Output, word for word, every line from the start of the listing down to and including the line that contains "bpy.ops.object.modifier_apply(modifier=modifier.name)"; include nothing else.

▸ MATERIAL FOR THE TASK

----

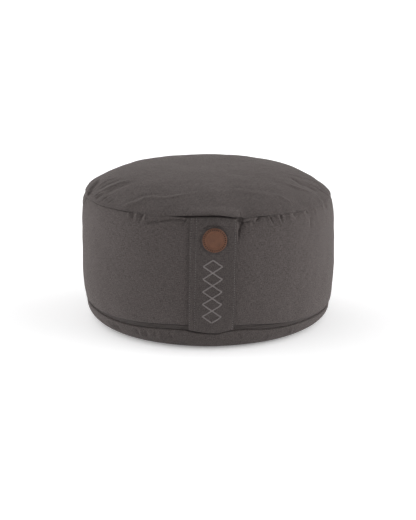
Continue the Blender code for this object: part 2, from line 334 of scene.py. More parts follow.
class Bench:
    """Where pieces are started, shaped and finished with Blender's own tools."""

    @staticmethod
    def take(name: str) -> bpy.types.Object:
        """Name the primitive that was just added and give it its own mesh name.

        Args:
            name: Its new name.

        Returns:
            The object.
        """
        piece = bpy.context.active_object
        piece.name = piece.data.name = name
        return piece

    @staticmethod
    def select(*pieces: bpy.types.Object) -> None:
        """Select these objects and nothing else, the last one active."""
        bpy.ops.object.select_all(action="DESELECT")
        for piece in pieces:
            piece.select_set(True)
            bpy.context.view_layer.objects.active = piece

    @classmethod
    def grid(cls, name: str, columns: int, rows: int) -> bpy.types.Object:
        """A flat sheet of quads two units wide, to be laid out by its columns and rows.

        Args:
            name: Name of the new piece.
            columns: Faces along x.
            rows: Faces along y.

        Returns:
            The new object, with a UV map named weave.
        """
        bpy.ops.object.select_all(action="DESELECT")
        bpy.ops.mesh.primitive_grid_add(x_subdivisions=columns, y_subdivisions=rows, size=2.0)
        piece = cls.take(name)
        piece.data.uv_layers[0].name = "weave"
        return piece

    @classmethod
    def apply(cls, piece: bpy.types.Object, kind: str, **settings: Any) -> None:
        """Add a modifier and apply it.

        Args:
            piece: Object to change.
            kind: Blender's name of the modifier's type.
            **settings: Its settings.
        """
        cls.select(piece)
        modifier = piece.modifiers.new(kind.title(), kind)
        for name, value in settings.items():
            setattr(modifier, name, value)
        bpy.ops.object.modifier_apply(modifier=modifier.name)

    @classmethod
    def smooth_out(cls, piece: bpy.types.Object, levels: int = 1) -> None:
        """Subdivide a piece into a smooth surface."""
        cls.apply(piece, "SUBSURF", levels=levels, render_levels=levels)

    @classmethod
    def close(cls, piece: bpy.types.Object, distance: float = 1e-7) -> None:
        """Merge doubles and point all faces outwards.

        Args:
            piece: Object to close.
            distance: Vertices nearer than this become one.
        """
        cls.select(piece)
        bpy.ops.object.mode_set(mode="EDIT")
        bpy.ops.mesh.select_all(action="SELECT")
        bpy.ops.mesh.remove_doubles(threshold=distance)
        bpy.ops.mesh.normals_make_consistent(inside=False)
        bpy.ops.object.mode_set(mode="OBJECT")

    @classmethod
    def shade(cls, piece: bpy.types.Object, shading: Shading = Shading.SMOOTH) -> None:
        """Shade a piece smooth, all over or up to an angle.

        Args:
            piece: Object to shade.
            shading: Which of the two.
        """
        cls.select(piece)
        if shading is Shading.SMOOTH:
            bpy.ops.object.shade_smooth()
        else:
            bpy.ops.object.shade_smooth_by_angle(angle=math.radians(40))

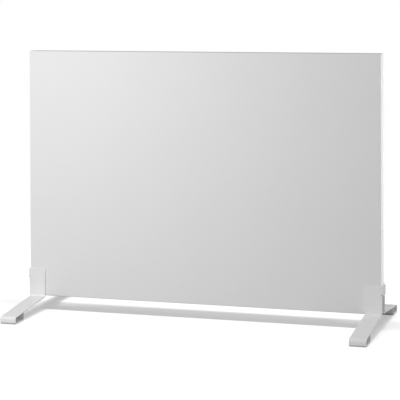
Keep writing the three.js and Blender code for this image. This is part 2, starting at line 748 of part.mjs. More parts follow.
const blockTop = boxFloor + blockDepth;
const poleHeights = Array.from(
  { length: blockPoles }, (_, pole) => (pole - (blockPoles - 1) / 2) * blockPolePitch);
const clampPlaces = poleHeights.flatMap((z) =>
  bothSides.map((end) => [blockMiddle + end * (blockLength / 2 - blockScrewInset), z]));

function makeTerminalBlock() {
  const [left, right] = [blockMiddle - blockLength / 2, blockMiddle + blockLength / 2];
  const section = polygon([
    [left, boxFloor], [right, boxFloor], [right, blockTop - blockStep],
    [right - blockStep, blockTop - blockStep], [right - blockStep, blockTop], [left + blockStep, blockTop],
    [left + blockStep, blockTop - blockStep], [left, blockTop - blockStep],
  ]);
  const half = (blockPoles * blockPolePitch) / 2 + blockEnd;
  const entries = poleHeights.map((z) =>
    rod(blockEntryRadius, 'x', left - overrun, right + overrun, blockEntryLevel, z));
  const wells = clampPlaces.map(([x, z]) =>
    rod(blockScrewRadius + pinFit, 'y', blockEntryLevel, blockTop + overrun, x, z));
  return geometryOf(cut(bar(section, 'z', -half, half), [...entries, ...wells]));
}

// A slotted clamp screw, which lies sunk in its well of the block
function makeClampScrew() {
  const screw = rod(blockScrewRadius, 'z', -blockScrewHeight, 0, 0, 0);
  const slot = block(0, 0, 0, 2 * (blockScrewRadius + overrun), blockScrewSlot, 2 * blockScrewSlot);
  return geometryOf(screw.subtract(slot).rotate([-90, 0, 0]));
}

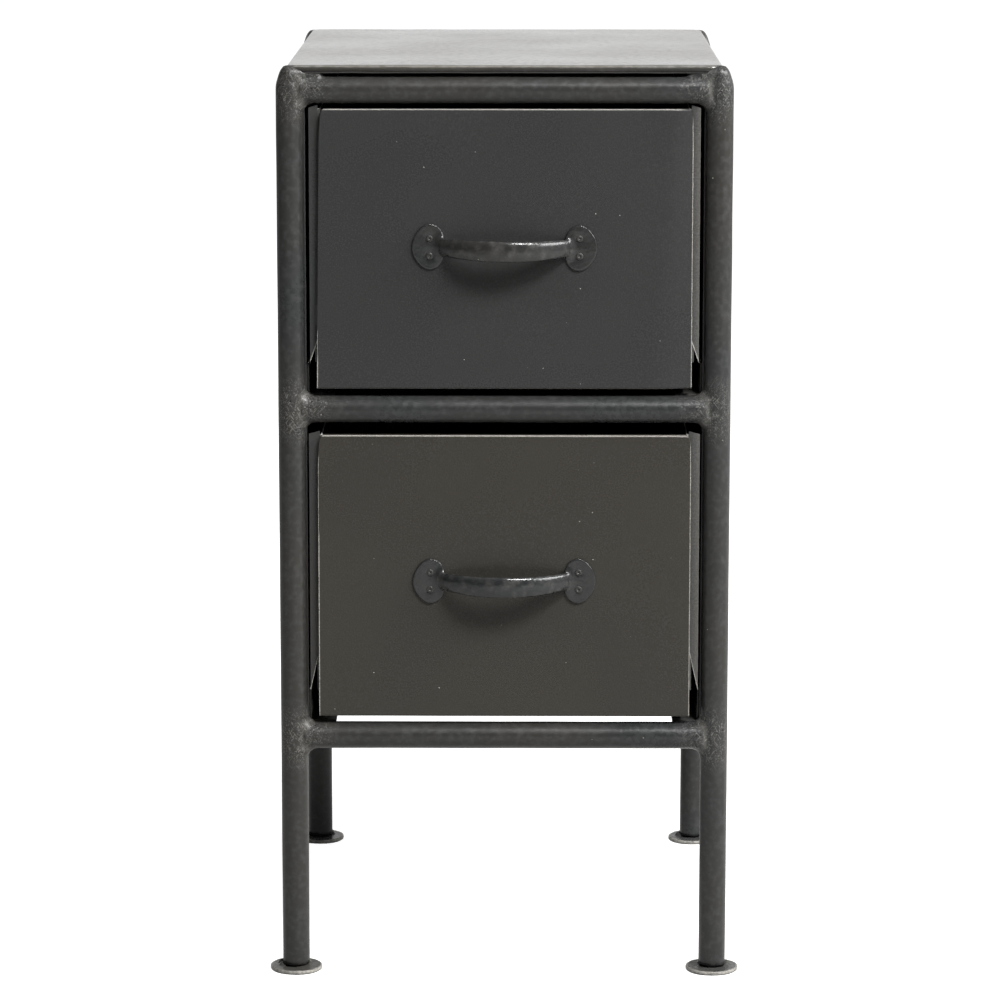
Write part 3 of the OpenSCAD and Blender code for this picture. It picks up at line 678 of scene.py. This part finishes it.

----

▸ EXERCISE RESPONSE
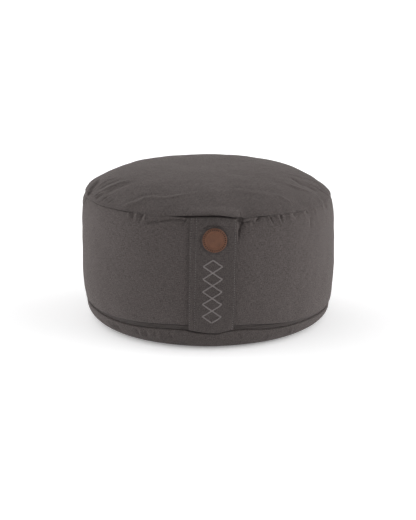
Continue the Blender code for this object: part 2, from line 334 of scene.py. More parts follow.
class Bench:
    """Where pieces are started, shaped and finished with Blender's own tools."""

    @staticmethod
    def take(name: str) -> bpy.types.Object:
        """Name the primitive that was just added and give it its own mesh name.

        Args:
            name: Its new name.

        Returns:
            The object.
        """
        piece = bpy.context.active_object
        piece.name = piece.data.name = name
        return piece

    @staticmethod
    def select(*pieces: bpy.types.Object) -> None:
        """Select these objects and nothing else, the last one active."""
        bpy.ops.object.select_all(action="DESELECT")
        for piece in pieces:
            piece.select_set(True)
            bpy.context.view_layer.objects.active = piece

    @classmethod
    def grid(cls, name: str, columns: int, rows: int) -> bpy.types.Object:
        """A flat sheet of quads two units wide, to be laid out by its columns and rows.

        Args:
            name: Name of the new piece.
            columns: Faces along x.
            rows: Faces along y.

        Returns:
            The new object, with a UV map named weave.
        """
        bpy.ops.object.select_all(action="DESELECT")
        bpy.ops.mesh.primitive_grid_add(x_subdivisions=columns, y_subdivisions=rows, size=2.0)
        piece = cls.take(name)
        piece.data.uv_layers[0].name = "weave"
        return piece

    @classmethod
    def apply(cls, piece: bpy.types.Object, kind: str, **settings: Any) -> None:
        """Add a modifier and apply it.

        Args:
            piece: Object to change.
            kind: Blender's name of the modifier's type.
            **settings: Its settings.
        """
        cls.select(piece)
        modifier = piece.modifiers.new(kind.title(), kind)
        for name, value in settings.items():
            setattr(modifier, name, value)
        bpy.ops.object.modifier_apply(modifier=modifier.name)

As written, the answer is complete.